A scene from the Leben der heiligen Altväter (1482)

The Nicene Line ExplainedThis is the Most Important Line in Christian Theology

This is from the Spring 2025 DC-area conference called The Trinity: 1700 Years After Nicaea, sponsored by Credo and Sola Media. Thanks to Sola for selecting this portion, and editing it well.

(This resource works best as a video, with graphics and handwaving and pauses. But I also wanted to make it available in writing. So here is the transcript generated by YouTube, cleaned up by Grok, and then edited by me to read a little better than what I say in the vid.)

I want to show you now the Nicene Creed: It’s a little bit longer than the Apostles’ Creed, and specifically we want to zoom in on the things that are new here compared to the Apostles Creed—but don’t get tricked into thinking what’s new is best. The old stuff is also here, and it’s really good. Everything below that red line is a story of the life of Jesus, roughly even as the same sort of data points that we picked out from the Apostles’ Creed. Pretty much the same.

But what is all that stuff above that red line? Well, what you’ve got above that red line is material about who this person is who does these things that happen in the story. So this is a great section where Nicene Creed, for reasons of combatting contemporary heresy, has to insist on identifying very carefully who it is who does these things that the normal creed recites.
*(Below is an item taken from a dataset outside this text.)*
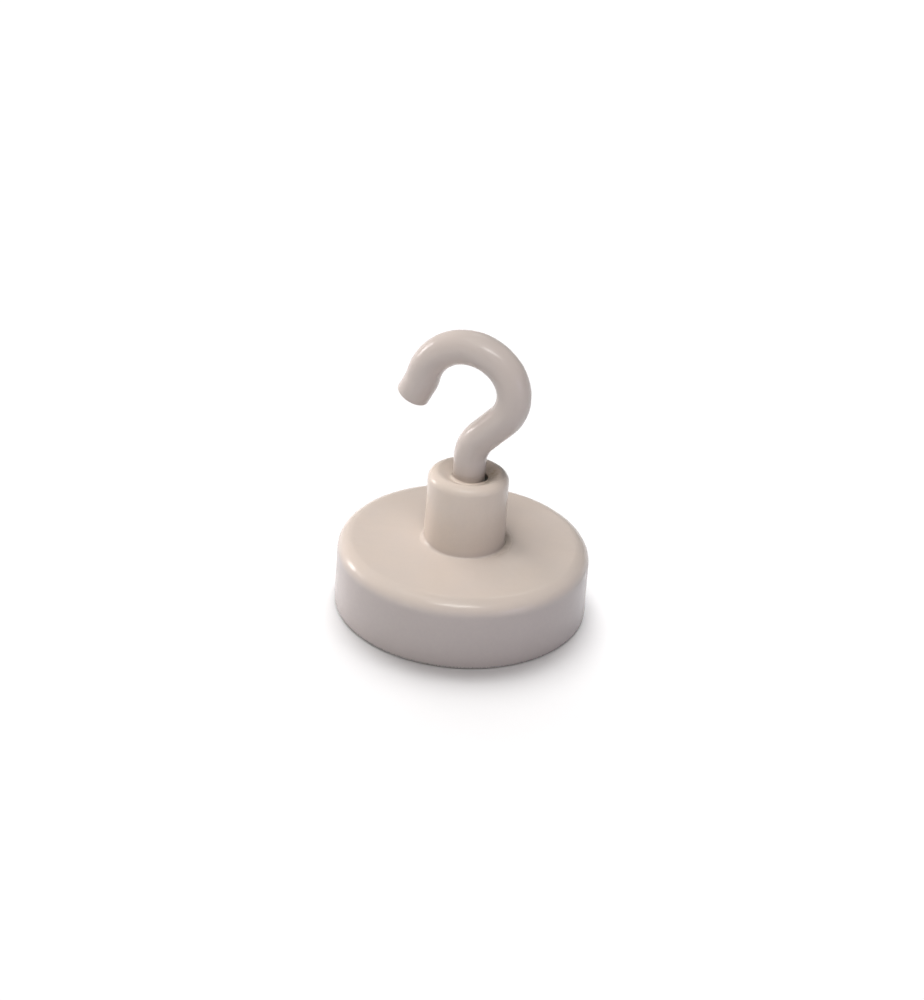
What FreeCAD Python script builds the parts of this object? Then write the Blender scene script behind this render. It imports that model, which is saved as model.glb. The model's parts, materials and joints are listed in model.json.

I call this red line that I just drew on my digital copy of the Nicene Creed the Nicene Line. I consider it to be the most important line in Christian theology. It is the line that separates the story of Jesus from the grounding truth of who the person of Jesus Christ is.

Because one way to put this is: In the Apostles’ Creed, in a simpler version, what you get is “we believe in his only Son our Lord Jesus Christ;” it’s a series of titles taken from Scripture. So you have those titles and then you go straight into the narrative.

The Nicene Creed, on the other hand, knows there’s trouble and that it needs to actually introduce you to the character before he carries out his work.

So in the Apostles’ Creed, that narrative core gets you the adventure, gets you our hero doing the thing. The preface to it in the Nicene Creed introduces the character and grounds his identity. And crucially, it grounds his identity in deity, and in his relation to the Father.

So in that sense, starting just with “he was conceived by the Holy Spirit, born of the virgin Mary” starts you out well, but you could come along and ask, “who exactly was that who was conceived of the Holy Spirit and born of Mary?” The Nicene Creed comes along and says, “Boy do I have something to tell you about exactly who that is.”

Here’s the great thing about the Nicene line. It tells you a prologue in heaven. It tells you what it is to be God, who God is, and then it tells you what that person does. The fact is that in order to tell the story, you have to do something kind of horizontally oriented, like a timeline. But then in order to identify the height and depth of who this person is, you have to sort of go vertical, go up (at least in my diagram).

I think that’s telling. The Son of God becomes incarnate: he does the work he does, is who he is for us, among us, for our salvation. But that narrative, that horizontal line is intersected by a descending line because the one who is eternally with God came down from heaven and did this thing. And you need both in terms of Bible reading skills. You need to be able to follow the story, tell it intelligently, give the moral of the story, trace it all out. But you also need to be able to step back and say, “We are dealing here with a character who doesn’t just live inside this story. This is a character that we have to think of in larger terms. I don’t know if you want to call these other ways of thinking philosophical ways of thinking, or metaphysical ways of thinking, but you have got to step back and say: “If I start this story at Christmas, that’s too late. If I start this story nine months before Christmas, that’s too late.” The son of God preexists his work for us as Jesus Christ. The eternal life of the second person of the Trinity is older than the life of Jesus Christ incarnate.

Here’s the trick. It’s a simple word: pre-existence. So, if you’re taking notes and getting theology words, pre-existence is the word. It’s a pretty easy word to say, but it’s a mind-blowing thought to think because he pre-exists his life among us in the flesh. Not by a couple days, not by a couple weeks, not by a couple thousand years. He pre-exists incarnation infinitely, eternally. The son of God is as much older than the incarnation as God is older than creation.

So, you’re trying to think, “How far back do I have to start this story?” And you’ve got to start it before there’s stories. You’ve got to start it when there’s just God. We could say more about that! But this is the scope of what we’re trying to deal with here. The Nicene Creed comes in from all the way above and says, “Let me introduce you to the one who does this work.”